Once a battleground between Soviet-armed and Cuban-trained government forces and an American-armed rebel force, Angola has belatedly become the center of a different kind of rivalry between the US and China – over Angola's oil resources.
Just months after Angolan president Jose Eduardo dos Santos traveled to China to extend a lengthy line of credit, Mrs. Clinton has arrived to witness a major corporate agreement between Chevron and the government of Angola.
Angola has become Africa's largest oil producer, ahead of Nigeria and Libya. Clinton also signed a trade agreement that would pave the way for more US investment in this wartorn African country, particularly in job-producing areas such as agriculture.
Clinton downplayed any question of rivalry with China, saying, "I am not looking at what anyone else does in Angola. I am looking at what the United States can do to further and deepen our relationship and provide assistance and support for the changes the Angolan government is undertaking."
US comes late to the game
In addition to purchasing Angola's oil, the US has also agreed to help build two hydroelectric plants in Angola, and has approved plans for America's main aid agency, USAID, to invest in Angola's coffee- and banana-farming businesses.
The US is coming late to the game.
China – which gives no lectures on good governance or human rights – has already loaned Angola billions of dollars to improve its oil-production infrastructure, helping it become the largest African oil producer and China's largest oil supplier, ahead of Saudi Arabia.
"Dos Santos is playing the old cold-war game, where you don't put all your eggs in one basket," says Richard Cornwell, an independent security analyst in Tshwane (Pretoria). "If he can get this Obama administration – which has proved itself to be a lot more pragmatic than many thought it would be – to invest more in Angola, and particularly in the agricultural sector, that makes a lot of sense."

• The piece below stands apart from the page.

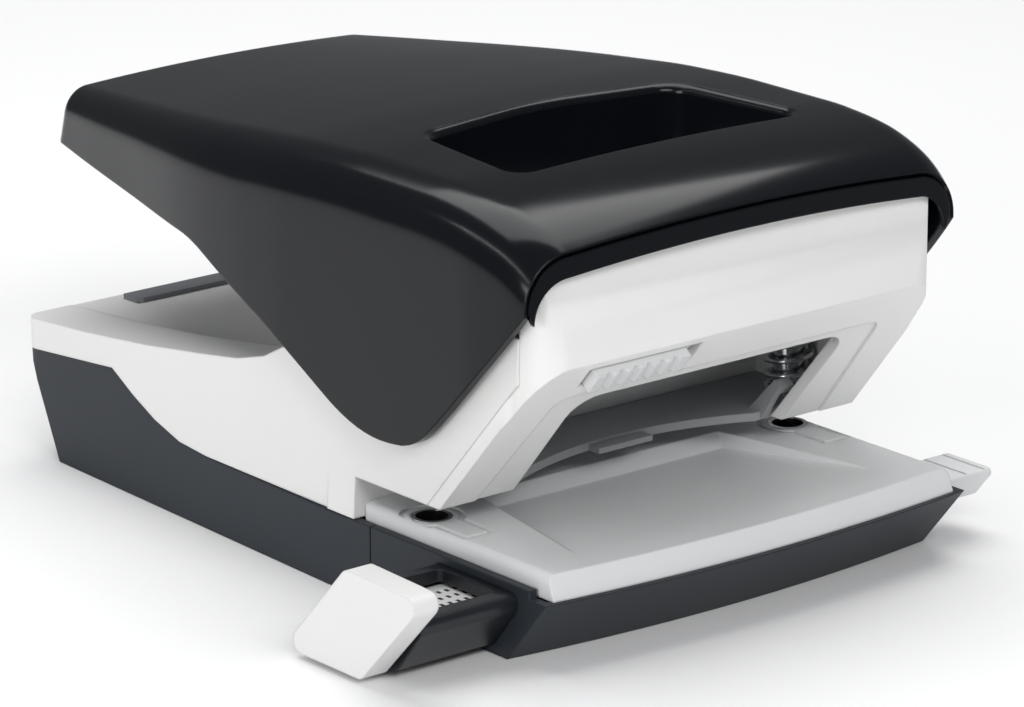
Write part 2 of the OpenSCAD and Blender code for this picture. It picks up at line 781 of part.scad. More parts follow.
module punch_frame() {
    hw = body_hw - wall - 1.6;
    y0 = paper_depth + wall + seat_gap;
    y1 = y0 + sheet;
    eye = 3.1;
    color(steel)
    difference() {
        union() {
            // Foot, back and upper arm of one bent sheet
            block([-hw, 4.6, up(die_z + seat_gap)], [hw, y1, up(die_z + sheet)]);
            block([-hw, y0, up(die_z + seat_gap)], [hw, y1, up(arm_z + sheet)]);
            block([-hw, -7, up(arm_z)], [hw, y1, up(arm_z + sheet)]);
            // Ears that carry the axle
            both() side_plate([[-7, up(arm_z)], [y1, up(arm_z)], [y1, up(arm_z + 6)],
                pivot + eye * [cos(60), sin(60)], pivot + eye * [cos(230), sin(230)]],
                ear_x, ear_x + sheet);
            both() rod_x(eye, ear_x, ear_x + sheet, pivot[0], pivot[1]);
        }
        both() rod_z(pin_r + pin_gap, up(arm_z - cut), up(arm_z + sheet + cut), pin_x, 0);
        rod_x(axle_d / 2 + seat_gap, -big / 4, big / 4, pivot[0], pivot[1]);
        for (x = rivet_x) rod_z(rivet_r + seat_gap, up(die_z - cut), up(die_z + sheet + cut),
            x, rivet_y);
        for (x = [-20, 20]) translate([x, y0 - cut, up(14)]) rotate([-90, 0, 0])
            cylinder(r = 1.3, h = sheet + 2 * cut);
    }
}

module body_screws() {
    y0 = paper_depth + wall + seat_gap;
    color(steel)
    for (x = [-20, 20]) translate([x, 0, up(14)]) {
        translate([0, paper_depth + 0.4, 0]) rotate([-90, 0, 0]) cylinder(r = 1.25, h = 8);
        translate([0, y0 + sheet, 0]) rotate([-90, 0, 0])
        difference() {
            cylinder(r = 2.6, h = 1.7);
            translate([0, 0, 0.9]) linear_extrude(2) square([3.2, 0.7], center = true);
            translate([0, 0, 0.9]) linear_extrude(2) square([0.7, 3.2], center = true);
        }
    }
}

hook_y0 = 3.4;
hook_y1 = 5.2;
hook_z0 = 3.4;
hook_z1 = 5.6;

module stripper_plate() {
    hw = body_hw - wall - 0.7;
    color(mid_grey)
    difference() {
        union() {
            // Plate with a front edge that curves back in the middle
            difference() {
                block([-hw, -6, up(strip_z)], [hw, paper_depth - 0.3, up(strip_z + strip_t)]);
                translate([0, -62, 0]) cylinder(r = 62, h = big, $fn = 360);
            }
            // Upturned arms with hooks that reach into the cover's legs
            both() {
                on_face() block([28, hook_y0, hook_z0], [31.4, hook_y1, hook_z1]);
                side_plate([on_slope(hook_y1, hook_z1), on_slope(hook_y0, hook_z1),
                    on_slope(hook_y0, hook_z0), [-6, up(strip_z)], [-3, up(strip_z)],
                    [-3, up(strip_z + strip_t)]], 28, 29.6);
            }
            // Guiding tongue in the middle
            block([-6, -3, up(strip_z)], [6, 6, up(strip_z + 1)]);
        }
        both() rod_z(pin_r + pin_gap, up(strip_z - cut), up(strip_z + 4), pin_x, 0);
    }
}

module pivot_axle() {
    end = lever_x + lever_t + 1.5;
    color(steel)
    difference() {
        rod_x(axle_d / 2, -end, end, pivot[0], pivot[1]);
        both() difference() {
            rod_x(axle_d, end - 1.1, end - 0.6, pivot[0], pivot[1]);
            rod_x(axle_d / 2 - 0.5, end - 1.2, end - 0.5, pivot[0], pivot[1]);
        }
    }
}

module axle_clips() {
    end = lever_x + lever_t + 1.5;
    color(steel)
    both() difference() {
        rod_x(axle_d / 2 + 1.2, end - 1.05, end - 0.65, pivot[0], pivot[1]);
        rod_x(axle_d / 2 - 0.48, end - 2, end, pivot[0], pivot[1]);
        block([0, pivot[0] - 1.2, pivot[1] - 8], [big, pivot[0] + 1.2, pivot[1] - 0.8]);
    }
}

module punch_pin(side) {
    color(steel)
    difference() {
        union() {
            rod_z(pin_r, up(pin_tip), up(pin_top), side * pin_x, 0);
            rod_z(pin_head_r, up(pin_top - pin_head_t), up(pin_top), side * pin_x, 0);
        }
        // Concave cutting edge
        translate([side * pin_x, 0, up(pin_tip)]) rotate([90, 0, 0])
            cylinder(r = 1.9, h = 2 * pin_r + 2 * cut, center = true);
    }
}

module punch_pin_left() {
    punch_pin(-1);
}

module punch_pin_right() {
    punch_pin(1);
}

module pin_washer(side) {
    color(steel)
    difference() {
        rod_z(spring_r, up(washer_z), up(washer_z + washer_t), side * pin_x, 0);
        rod_z(pin_r + 0.02, up(washer_z - cut), up(washer_z + washer_t + cut), side * pin_x, 0);
    }
}

module pin_washer_left() {
    pin_washer(-1);
}

module pin_washer_right() {
    pin_washer(1);
}

// Coil spring swept along a helix, standing on the stripper plate
module pin_spring(side) {
    sides = 6;
    steps = 14;
    rings = spring_turns * steps;
    z0 = strip_z + strip_t + spring_wire / 2 + 0.05;
    z1 = washer_z - spring_wire / 2 - 0.05;
    coil_r = spring_r - spring_wire / 2;
    pts = [for (i = [0:rings])
        let (a = i * 360 / steps, z = up(z0 + (z1 - z0) * i / rings))
        for (j = [0:sides - 1])
            let (b = j * 360 / sides, r = coil_r + spring_wire / 2 * cos(b))
            [side * pin_x + r * cos(a), r * sin(a), z + spring_wire / 2 * sin(b)]];
    skin = [for (i = [0:rings - 1], j = [0:sides - 1])
        let (k = (j + 1) % sides)
        [i * sides + k, (i + 1) * sides + k, (i + 1) * sides + j, i * sides + j]];
    color(steel)
    polyhedron(pts, concat(skin, [[for (j = [sides - 1:-1:0]) j]],
        [[for (j = [0:sides - 1]) rings * sides + j]]));
}

module pin_spring_left() {
    pin_spring(-1);
}

module pin_spring_right() {
    pin_spring(1);
}

// ---------------------------------------------------------------- handle

// Half width, height of the crown and drop from the crown to the shoulder, along Y
width_graph = [[-37, -2.2], [-33, -1.3], [-27, -0.6], [-18, 0], [aft(28), 0], [aft(40), -0.4],
    [aft(52), -1.4], [aft(62), -2.8], [aft(75), -5.4], [aft(88), -8.3], [aft(100), -11],
    [aft(112), -13.8], [aft(122), -16]];
crown_graph = [[-37, -8.2], [-35, -6.6], [-32, -4.6], [-29, -3.2], [-25, -2], [-20, -1],
    [-14, -0.35], [-6, 0], [12, 0], [aft(28), -0.6], [aft(44), -1.9], [aft(60), -3.5],
    [aft(76), -5.2], [aft(92), -7], [aft(108), -8.8], [aft(120), -10.2]];
drop_graph = [[-36, 1.9], [-30, 1.7], [-20, 1.4], [-6, 1.1], [aft(40), 1.1], [aft(110), 0.8]];

shoulder_graph = [[aft(44), 9], [aft(76), 7], [rear_y, 5.2]];
back_r = 3.6;
handle_rear = rear_y + 2;
back_lean = 0.3;

// How far the rounded back pulls in the ring at y
function back_pull(y) = y <= handle_rear - back_r ? 0 :
    back_r - sqrt(max(0, back_r * back_r - pow(y - handle_rear + back_r, 2)));

// One cross section of the handle at y, shrunk by d
function handle_ring(y, d) =
    let (
        pull = back_pull(y + d),
        w = cheek_hw + graph(width_graph, y) - pull - d,
        crown = up(handle_top + graph(crown_graph, y)),
        top = crown - pull - d,
        drop = graph(drop_graph, y),
        r = graph(shoulder_graph, y) - d,
        foot = up(slot_h),
        flat = w - r,
        lean = back_lean * max(0, min(1, (y - aft(80)) / (handle_rear - aft(80)))),
        left = concat([[-w, foot]],
            [for (i = [0:6]) [-flat - r * cos(i * 15), top - drop - r + r * sin(i * 15)]],
            [for (i = [1:5]) let (x = -flat + flat * i / 5)
                [x, top - drop * pow(x / flat, 2)]]),
        right = [for (i = [len(left) - 2:-1:0]) [-left[i][0], left[i][1]]]
    )
    [for (p = concat(left, right)) [p[0], y + lean * max(0, crown - p[1] - 6), p[1]]];

module handle_loft(d, y0, y1) {
    stations = concat([y0], [for (y = [-36:-31]) if (y > y0) y],
        [-29.5, -28, -26, -23.5, -20, -16, -10, -4, 4, 12, 22],
        [for (y = [30:8:94]) aft(y)],
        [for (a = [0:15:75]) y1 - back_r + back_r * sin(a)], [y1]);
    rings = [for (y = stations) handle_ring(y, d)];
    n = len(rings[0]);
    last = len(rings) - 1;
    skin = [for (i = [0:last - 1], j = [0:n - 1])
        let (k = (j + 1) % n)
        each [[i * n + j, (i + 1) * n + j, (i + 1) * n + k],
        [i * n + j, (i + 1) * n + k, i * n + k]]];
    polyhedron([for (r = rings) each r], concat(skin, [[for (j = [0:n - 1]) j]],
        [[for (j = [n - 1:-1:0]) last * n + j]]));
}

// Side outline of the handle: the cheeks' lower edge, the rear skirt and the front lip
function cheek_outline() = rounded([
    [-33.6, up(47), 0], [-33.8, up(42.6), 3], [-6.4, up(15), 9], [4.5, up(14), 9],
    [aft(13), up(16), 10], [aft(34), up(27), 30], [aft(58), up(36.6), 30],
    [aft(83), up(38.4), 20], [aft(130), up(41.5), 0],
    [aft(130), up(90), 0], [-60, up(90), 0], [-60, up(46.4), 0], [-36.5, up(46.6), 0]], 6);

// Window in the top of the handle, grown by d
function window_outline(d) = rounded([
    [-31 - d, -11 - d, 3 + d], [31 + d, -11 - d, 3 + d], [27.6 + d, 17 + d, 5 + d],
    [0, 20.4 + d, 60], [-27.6 - d, 17 + d, 5 + d]]);

// Front outline of the handle at its lip, shrunk by d
function lip_outline(d) = [for (p = handle_ring(lip_y + 0.8, d)) [p[0], p[2]]];

lip_y = -34.4;
lip_bulge = 1.6;
lip_h = 2.3;
lip_t = 0.9;

module handle_shell() {
    color(black)
    difference() {
        union() {
            intersection() {
                difference() {
                    handle_loft(0, -37, handle_rear);
                    handle_loft(shell_wall, -39, handle_rear - shell_wall);
                }
                side_plate(cheek_outline(), -big, big);
                behind_front(lip_y, up(50), 0, lip_bulge, cheek_hw);
            }
            // Lip that hangs lower along the front edge
            difference() {
                intersection() {
                    difference() {
                        front_plate(lip_outline(0.8), -40, -26);
                        translate([0, 0, -lip_h])
                            front_plate(lip_outline(shell_wall), -41, -25);
                    }
                    side_plate(cheek_outline(), -big, big);
                    behind_front(lip_y, up(50), 0, lip_bulge, cheek_hw);
                }
                behind_front(lip_y + lip_t, up(50), 0, lip_bulge, cheek_hw);
            }
            // Rim of the window and bosses of the lever, under the top
            intersection() {
                handle_loft(0.4, -36, handle_rear - 1);
                union() {
                    difference() {
                        plan_plate(window_outline(1.4), up(rim_bottom), up(70));
                        plan_plate(window_outline(0), up(40), up(80));
                    }
                    for (x = boss_x) rod_z(3.2, up(lever_top), up(70), x, boss_y);
                }
            }
        }
        plan_plate(window_outline(0), up(40), up(80));
        for (x = boss_x) rod_z(1.15, up(lever_top - cut), up(lever_top + 4), x, boss_y);
    }
}

boss_x = [-33, 33];
boss_y = -17;
lever_top = 52.2;
rim_bottom = 48;

module handle_lever() {
    plate = lever_top - sheet;
    color(steel)
    difference() {
        union() {
            both() side_plate(rounded([
                [pivot[0] - lever_eye, pivot[1], 0], [pivot[0] - lever_eye, pivot[1] + 4, 2],
                [-21, up(lever_top), 0], [-11, up(lever_top), 2], [-1, up(40), 4],
                [nose_r + 0.4, up(nose_z + 1), 0], [nose_r * 0.7, up(nose_z - nose_r * 0.7), 0],
                [-nose_r * 0.7, up(nose_z - nose_r * 0.7), 0],
                [pivot[0] + 1, pivot[1] - lever_eye, 0]], 4), lever_x, lever_x + lever_t);
            both() rod_x(nose_r, lever_x - 0.6, lever_x + lever_t + 1, 0, up(nose_z));
            both() rod_x(lever_eye, lever_x, lever_x + lever_t, pivot[0], pivot[1]);
            block([-lever_x - 0.5, -21, up(plate)], [lever_x + 0.5, -14, up(lever_top)]);
        }
        rod_x(axle_d / 2 + axle_gap, -big / 4, big / 4, pivot[0], pivot[1]);
        for (x = boss_x) rod_z(1.35, up(plate - cut), up(lever_top + cut), x, boss_y);
        // Lightening slot in the cross plate
        block([-24, -19, up(plate - cut)], [24, -16, up(lever_top + cut)]);
    }
}

module lever_screws() {
    color(steel)
    for (x = boss_x) translate([x, boss_y, 0]) {
        translate([0, 0, up(lever_top - sheet)]) cylinder(r = 1.1, h = sheet + 3.6);
        translate([0, 0, up(lever_top - sheet - 1.7)])
        difference() {
            cylinder(r = 2.6, h = 1.7);
            translate([0, 0, -cut]) linear_extrude(1.8) square([3.2, 0.7], center = true);
            translate([0, 0, -cut]) linear_extrude(1.8) square([0.7, 3.2], center = true);
        }
    }
}

table_top();
die_plate();
die_bush_left();
die_bush_right();
front_base();
guide_sleeve();
guide_detent_spring();
body_shell();
front_cover();
punch_frame();
stripper_plate();
pivot_axle();
axle_clips();
bumper_pad();
frame_rivets();
cover_screws();
body_screws();
pin_spring_left();
pin_spring_right();
handle_shell();
handle_lever();
lever_screws();
punch_pin_left();
pin_washer_left();
punch_pin_right();
pin_washer_right();
lock_slider();
lock_bolt();
guide_bar();
guide_stop();
format_scale();
chip_tray();
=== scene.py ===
import json
import math

import bmesh
import bpy
from mathutils import Matrix, Vector


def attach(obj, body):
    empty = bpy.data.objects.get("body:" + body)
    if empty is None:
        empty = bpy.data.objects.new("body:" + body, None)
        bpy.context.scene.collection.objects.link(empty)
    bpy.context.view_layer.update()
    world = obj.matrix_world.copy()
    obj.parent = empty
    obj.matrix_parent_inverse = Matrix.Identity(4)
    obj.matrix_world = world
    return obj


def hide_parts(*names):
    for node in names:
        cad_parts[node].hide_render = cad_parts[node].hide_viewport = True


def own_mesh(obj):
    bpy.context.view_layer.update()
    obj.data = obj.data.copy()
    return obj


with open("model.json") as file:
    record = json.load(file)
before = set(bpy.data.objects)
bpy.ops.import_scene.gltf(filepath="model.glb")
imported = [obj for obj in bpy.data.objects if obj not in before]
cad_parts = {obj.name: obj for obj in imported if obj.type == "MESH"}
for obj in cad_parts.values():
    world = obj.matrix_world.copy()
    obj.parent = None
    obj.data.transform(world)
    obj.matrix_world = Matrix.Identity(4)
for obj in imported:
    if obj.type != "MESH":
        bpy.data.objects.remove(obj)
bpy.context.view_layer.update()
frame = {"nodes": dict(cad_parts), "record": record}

MM = 0.001
TABLE = 16.0
REAR = 113.0
PIN_X = 40.0


def up(h):
    """Height over the desk of a point h millimetres over the table."""
    return TABLE + h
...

Viewing the US with suspicion
Angola's political class views America with some suspicion, since America backed the UNITA rebel militia against the ruling party of Mr. Dos Santos, who has ruled the country since shortly after independence in 1975.
Now an opposition party, UNITA continues to complain that the Dos Santos government has misused the country's oil wealth for its own enrichment instead of for improving the lives of the poor, and that it has tightly restricted democratic rights.
Angola's foreign minister, Assuncao Afonso dos Anjos, said that his country was fresh from the civil war and that it needed more time for implementation of democracy. Angola held its first free parliamentary elections last year, and will hold presidential elections in 2010.
US to increase agricultural aid
But if the US is serious about improving relations with Angola, says Mr. Cornwell, it will pay as much attention to helping Angola create jobs in the agricultural sector as it does on securing the 7 percent of its oil supplies that it buys from Angola.
"Agriculture is the key," he says. "We're not talking the Green Revolution here, with genetically modified food and pesticides. We're just talking about getting the basics right. There is no reason that Africa needs to import 60 to 70 percent of its food."
Reducing the amount of food that Africa imports, and increasing the amount that it produces, will create the kind of productive, stable economy that America says it really wants to see in Angola, he adds. "Food makes all the difference."